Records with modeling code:
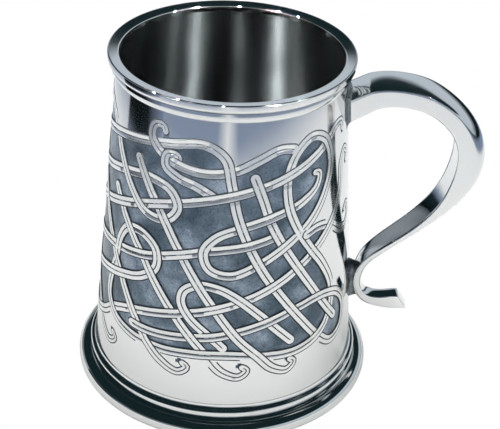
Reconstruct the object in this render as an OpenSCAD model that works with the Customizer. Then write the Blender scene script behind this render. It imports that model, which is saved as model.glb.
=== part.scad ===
// Pewter tankard: a one pint drinking mug of the traditional tapered kind, without a lid.
// The axis of the drum is Z, the tankard stands on z = 0 and the handle points along +X.
// All sizes are in millimetres.

/* [Overall] */
// Height from the table to the top of the lip
height = 120; // [100:1:150]
// Radius of the drum's outside at the table, before the foot covers it
drum_r_low = 46.4; // [38:0.1:56]
// Radius of the drum's outside at the height of the lip
drum_r_high = 37.3; // [31:0.1:45]

/* [Sheet and floor] */
// Thickness of the rolled drum sheet
sheet = 1.0; // [0.7:0.1:2]
// Width of the soldered side seam
seam_w = 0.6; // [0.4:0.1:1.5]
// Height of the drum's lower edge above the table
drum_z_low = 4.0; // [3:0.1:6]
// Thickness of the floor disc
floor_t = 1.5; // [1:0.1:3]
// Height of the underside of the floor above the table
floor_z = 8.0; // [6:0.5:20]
// Leg of the solder fillet around the floor
floor_fillet = 1.2; // [0.6:0.1:2.5]

/* [Rim] */
// How far the lip bead stands out from the drum
bead_out = 2.9; // [1.5:0.1:5]
// Radius of the lip bead
bead_r = 1.55; // [1:0.05:2.5]
// Height of the whole rim moulding
rim_h = 6.8; // [5:0.1:12]
// How far the lower band of the rim stands out from the drum
rim_band_out = 1.7; // [0.8:0.1:3]

/* [Foot] */
// Height of the foot moulding
foot_h = 10.6; // [9.5:0.1:16]
// How far the standing ring reaches out from the drum's radius at the table
foot_out = 5.4; // [4:0.1:9]
// Height of the rounded standing ring
foot_ring_h = 5.6; // [4.5:0.1:7]
// How far the stepped band above the ring stands out from the drum's radius at the table
foot_band_out = 1.2; // [0.8:0.1:2.4]
// Width of the flat that touches the table
foot_flat = 2.2; // [1:0.1:4]
// Wall of the foot under the drum's edge
foot_wall = 1.4; // [1:0.1:1.8]

/* [Handle] */
// Clearance of the top of the handle's bow below the rim moulding
bow_gap = 1.2; // [0.7:0.1:5]
// Clearance of the handle's tail above the foot moulding
tail_gap = 12.7; // [8:0.1:20]
// How far the handle reaches out from the drum's radius at the lip
handle_reach = 48.0; // [40:0.5:60]
// Width of the handle where it joins the drum
handle_w = 14.4; // [10:0.1:18]
// Wall of the hollow casting
handle_wall = 1.6; // [1.2:0.1:2]
// Size of the solder fillet around the handle's root
root_fillet = 1.3; // [0.6:0.1:2.2]
// Width of the solder pad behind the lower end of the handle
pad_w = 5.6; // [3:0.1:6.4]

/* [Hidden] */

$fn = 128;

// Radius of the drum's outside at height z
function drum_r(z) = drum_r_low + (drum_r_high - drum_r_low) * z / height;
// Radius of the drum's inside at height z
function bore_r(z) = drum_r(z) - sheet;
// Points on an ellipse around c with half axes a, from angle f to angle t in n steps
function arc(c, a, f, t, n) = [for (i = [0:n])
    let (angle = f + (t - f) * i / n)
    c + [a[0] * cos(angle), a[1] * sin(angle)]];

// Thin edge that each moulding keeps where it meets the drum
edge = 0.1;
// How far a cutting body runs past what it cuts
over = 1;

// Lip and rim: the round inside the lip starts a step above the drum's edge and is so many bead radii high
lip_step = 0.2;
lip_round = 1.4;
// Angles between which the bead shows its round
bead_from = 78;
bead_to = -60;
lip_edge = bead_r * lip_round;
drum_z_high = height - lip_edge - lip_step;
bead_z = height - bead_r;
bead_x = drum_r(bead_z) + bead_out - bead_r;
rim_z_low = height - rim_h;
band_z_high = bead_z - bead_r;
band_z_mid = (rim_z_low + band_z_high) / 2;
band_round = 0.5;
band_back = 0.8;

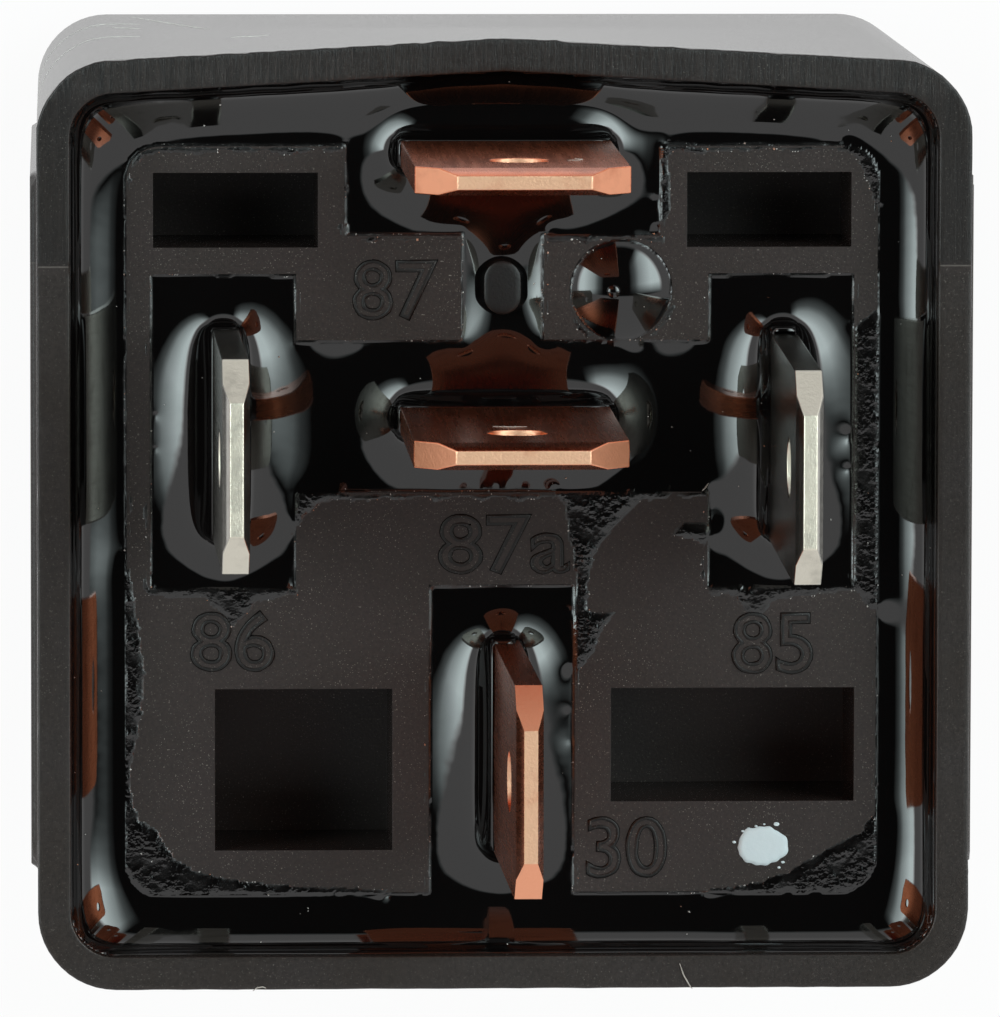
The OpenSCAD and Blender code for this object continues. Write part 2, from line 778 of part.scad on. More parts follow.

**Short exercise**:
Restate exactly the records above from their first line through the line that holds "floor_fillet = 1.2; // [0.6:0.1:2.5]", please, including both and leaving out all others.

**Correct response**:
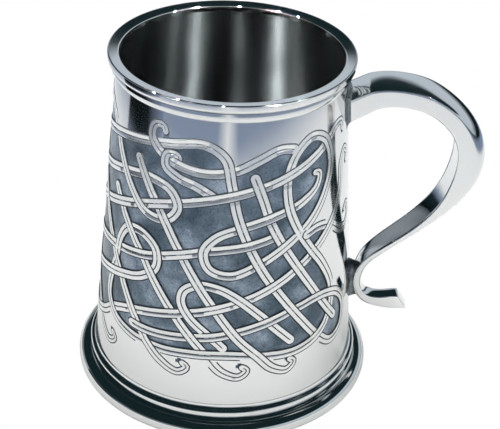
Reconstruct the object in this render as an OpenSCAD model that works with the Customizer. Then write the Blender scene script behind this render. It imports that model, which is saved as model.glb.
=== part.scad ===
// Pewter tankard: a one pint drinking mug of the traditional tapered kind, without a lid.
// The axis of the drum is Z, the tankard stands on z = 0 and the handle points along +X.
// All sizes are in millimetres.

/* [Overall] */
// Height from the table to the top of the lip
height = 120; // [100:1:150]
// Radius of the drum's outside at the table, before the foot covers it
drum_r_low = 46.4; // [38:0.1:56]
// Radius of the drum's outside at the height of the lip
drum_r_high = 37.3; // [31:0.1:45]

/* [Sheet and floor] */
// Thickness of the rolled drum sheet
sheet = 1.0; // [0.7:0.1:2]
// Width of the soldered side seam
seam_w = 0.6; // [0.4:0.1:1.5]
// Height of the drum's lower edge above the table
drum_z_low = 4.0; // [3:0.1:6]
// Thickness of the floor disc
floor_t = 1.5; // [1:0.1:3]
// Height of the underside of the floor above the table
floor_z = 8.0; // [6:0.5:20]
// Leg of the solder fillet around the floor
floor_fillet = 1.2; // [0.6:0.1:2.5]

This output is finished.